The second explanation could be occupational or sectoral upskilling among Black workers. Previous CEA analysis comparing industry shifts of Black workers between 2019 and 2022 supports this early on in the recovery. Figure 5 updates and builds on this analysis, showing the change in the share of Black workers in each industry from July-December 2019 to July-December 2023, against the average hourly real wages in that industry in the second half of 2019. Black workers were more likely to be employed in higher-wage sectors like Information, Financial Activities, and Professional and Business Services, which also saw high wage growth since 2019. Conversely, the share of Black workers in lower-wage sectors like Leisure and Hospitality and Wholesale Retail Trade decreased.

Figure 6 presents an analysis similar to Figure 5, but focuses on specific occupations. The findings align with the industry-level analysis. Comparing the latter half of 2019 with 2023, the largest increases in the share of Black employment were in generally higher-paying roles such as managers and registered nurses. Moreover, occupations like cashiers and aides in nursing, psychiatric, and home health services, which are generally lower-paying, saw the largest decreases in Black worker representation.

Table 1 quantifies the impact of occupational upgrading by showing what the nominal wages for different racial and ethnic groups would have been in 2023, using the actual changes in occupations but assuming that occupations maintained their 2019 wages. This helps quantify the effect of workers moving to higher-paying occupations. This table shows that Black Americans have maintained their stride of “occupational upgrade” or net advancement to higher-paying jobs on average after the pandemic. Specifically, the average employed Black worker in 2019 was in a job that paid $23.8 an hour, while today, the average Black worker is in a job that would have paid nearly $24.8 an hour in 2019 – a 4.2 percent increase. This is about 2 percentage points higher than the increase for all Americans.

To more formally asses how much of the wage changes over time are due to general wage changes (due to a tight overall labor market) versus upskilling (i.e., moving to higher-wage or high-wage-growth occupations) we used an Oaxaca-Blinder decomposition to analyze average real wage increases for Black and White workers from the latter half of 2019 to that of 2023, accounting for inflation. Consistent with Figure 5, the decomposition attributes about 41 percent (about 1 dollar) of the real wage increase for Black workers to occupational upgrading, with the remainder due to wage increases within occupations and other unobservable factors. For White workers, occupational upgrading accounts for approximately 30 percent (roughly 66 cents)– indicative of overall improvements that are more pronounced for Black workers.

Under the Biden-Harris Administration, economic disparities between Black and White Americans have been reduced. The employment rate of Black Americans has increased, leading to historically small racial employment gaps. The robust labor market, characterized by national unemployment below 4 percent for over two years and faster wage growth for the bottom 80 percent of workers, has benefited the middle and working classes, especially Black Americans.
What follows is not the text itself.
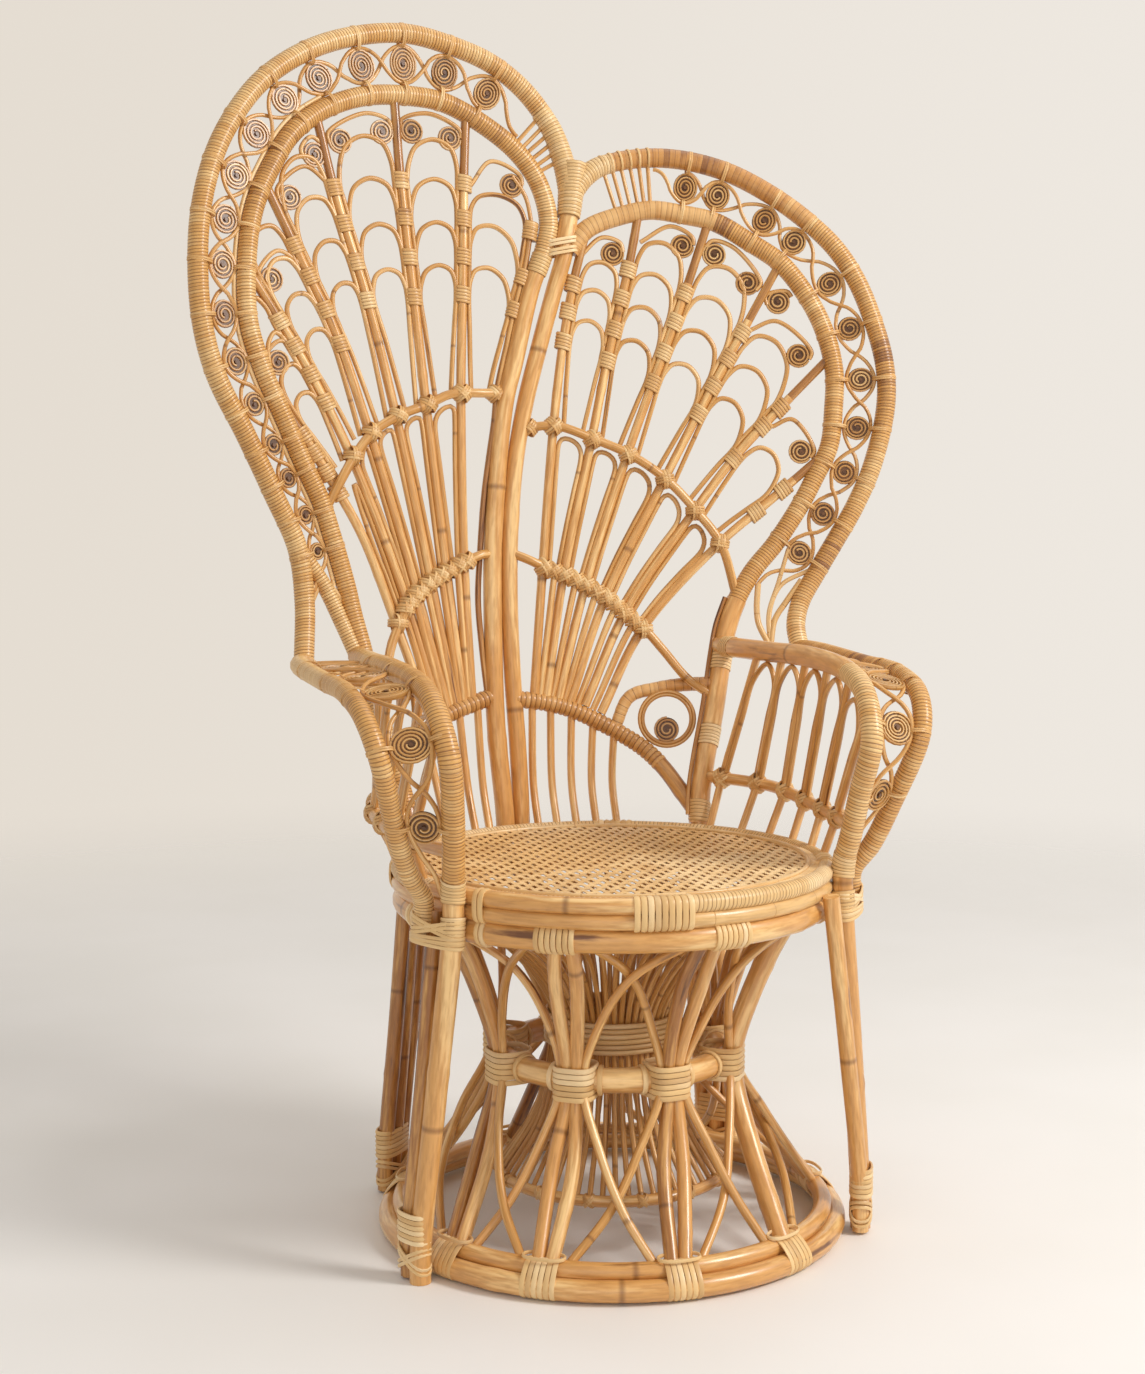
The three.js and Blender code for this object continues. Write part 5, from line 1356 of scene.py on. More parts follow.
@dataclass
class InnerCone:
    """The waisted inner cone of fine reeds on its foot ring, with its cane band."""

    waist_radius: float = 72.0
    waist_height: float = 240.0
    foot_radius: float = 135.0
    foot_height: float = 68.0
    band_height: float = 36.0
    reed: float = 3.3
    ring: float = 6.8
    count: int = 56
    row_cane: float = 3.1

    def build(self) -> None:
        """Makes the reeds, the foot ring and the band."""
        bundle = Bundle("inner_cone_reeds", 41)
        for i in range(self.count):
            turn = WAIST_START_TURN + APRON_LEAD_TURN + FULL_TURN * (i + 0.5) / self.count
            foot = (self.foot_radius, turn, self.foot_height)
            waist = (self.waist_radius, turn, self.waist_height)
            apron = (CHAIR.apron_line, turn, CHAIR.apron_level)
            reach = self.band_height / 2 + self.reed
            line = Line([
                polar(*foot), between(waist, foot, CONE_SHIN_SHARES),
                polar(self.waist_radius, turn, self.waist_height - reach),
                polar(self.waist_radius, turn, self.waist_height + reach),
                between(waist, apron, CONE_SHOULDER_SHARES), polar(*apron),
            ])
            bundle.pole(line, 0, line.length, self.reed, Look.REED, 6, 14.0, 190.0)
            ring_place = polar(self.foot_radius, turn, self.foot_height)
            if i % 4 == 0:
                outward, around = outward_at(turn), np.cross(UP, outward_at(turn))
                bundle.cross_knot(ring_place, UP, around, outward, self.ring * 1.3, self.ring * 1.2, 1.4)
        ring = arc_line(self.foot_radius, self.foot_height, 20, 20 + FULL_TURN)
        bundle.pole(ring, 0, ring.length, self.ring)
        bundle.make("rattan_honey", "inner_cone")
        band = Bundle("inner_cone_band_rows", 42)
        rows = round(self.band_height / (2 * self.row_cane))
        for row, shift in enumerate(row_shifts(rows, 2 * self.row_cane)):
            line = arc_line(self.waist_radius + self.reed + self.row_cane, self.waist_height + shift,
                            10 * row, 10 * row + FULL_TURN)
            marks = np.full(len(line.track), row + 0.5)
            band.strand(line.track, self.row_cane, Look.ROWS, 6, marks=marks)
        band.make("cane_pale", "inner_cone_band")


def leg_points(side: int, turns: Numbers) -> list[Array]:
    """Places of a leg from the seat's underside straight to the floor."""
    seat_turn, floor_turn = turns
    floor = CHAIR.floor_leg_radius
    return [
        polar(CHAIR.leg_ring, side * seat_turn, CHAIR.seat_underside),
        polar(mix(CHAIR.leg_ring, floor, 0.5), side * mix(seat_turn, floor_turn, 0.5),
              CHAIR.seat_height / 2),
        polar(floor, side * floor_turn, CHAIR.leg_lashing_level / 2),
        polar(floor, side * floor_turn, CHAIR.fit_gap),
    ]


@dataclass
class LegPoles:
    """The poles that stand beside the legs, with the lashings near the floor."""

    side_pole: float = 9.9
    lashing_height: float = 36.0
    lashing_thickness: float = 3.0
    rows: int = 6
    row_cane: float = 2.9

    def build(self) -> None:
        """Makes the poles of all four legs."""
        for side in SideName:
            self._leg(f"{side.word}_front_leg_poles", side.value, FRONT_LEG_TURNS,
                      FRONT_POLE_SHARES[side.value], 51 + side.value)
            self._leg(f"{side.word}_back_leg_poles", side.value, BACK_LEG_TURNS,
                      BACK_POLE_SHARES, 55 + side.value)

    def _leg(self, node: str, side: int, turns: Numbers,
             poles: Table, seed: int) -> None:
        """One leg's poles and their lashings."""
        bundle = Bundle(node.replace("leg_poles", "leg_side_poles"), seed)
        seat_turn, floor_turn = turns
        pace = math.degrees(CHAIR.arm_rail + CHAIR.leg_pole + CHAIR.fit_gap)
        ring = CHAIR.seat_radius + CHAIR.leg_pole + CHAIR.fit_gap
        floor = CHAIR.floor_leg_radius
        for at_seat, at_floor in poles:
            top = side * seat_turn + at_seat * pace / ring
            foot = side * floor_turn + at_floor * pace / floor
            line = Line([
                polar(ring, top, CHAIR.lower_hoop_level),
                polar(mix(ring, floor, 0.5), mix(top, foot, 0.5), CHAIR.seat_height / 2),
                polar(floor, foot, CHAIR.leg_lashing_level - self.lashing_height / 2),
                polar(floor, foot, self.lashing_thickness),
            ])
            bundle.pole(line, 0, line.length, self.side_pole, Look.DARK_POLE if side < 0 else Look.POLE)
        offset = sum(at_floor for _, at_floor in poles) / 2
        middle = side * floor_turn + offset * pace / floor
        wide = CHAIR.arm_rail + len(poles) * CHAIR.leg_pole + self.lashing_thickness / 2
        deep = CHAIR.arm_rail + self.lashing_thickness / 2
        outward = outward_at(middle)
        around = np.cross(UP, outward)
        for shift in row_shifts(self.rows, 2 * self.row_cane):
            bundle.loop(polar(floor, middle, CHAIR.leg_lashing_level + shift), around * wide,
                        outward * deep, self.row_cane, steps=20, square=0.75)
        low = CHAIR.leg_lashing_level - self.lashing_height
        for sign in (-1, 1):
            for shift in (-1, 1):
                bundle.loop(polar(floor, middle, low + shift * self.row_cane),
                            around * wide + UP * sign * self.lashing_height / 3, outward * deep,
                            self.row_cane * 0.8, steps=18, square=0.75)
        bundle.make("rattan_dark", node)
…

Notably, Black, White, Hispanic and Asian workers have all experienced wage increases that are faster than inflation (Figure 3b). The robust wage gains for Black workers are partly due to their occupational upskilling and increased employment in high-wage sectors. Relative to before the pandemic, Black Americans have made progress in several other key economics areas as well. Black business ownership grew at its fastest pace between 2019 and 2022 in the past three decades. The rate of homeownership has also increased for Black Americans in recent years. Despite remaining disparities, these developments are encouraging.

[1] The data for wages comes from Economic Policy Institute’s (EPI) hourly wage series based on the Current Population Survey. This measures the hourly wage for non – self employed workers paid hourly or non-hourly. It includes imputed values for respondents with top-coded weekly earnings or weekly hours but does not include overtime, tips, commissions for hourly workers.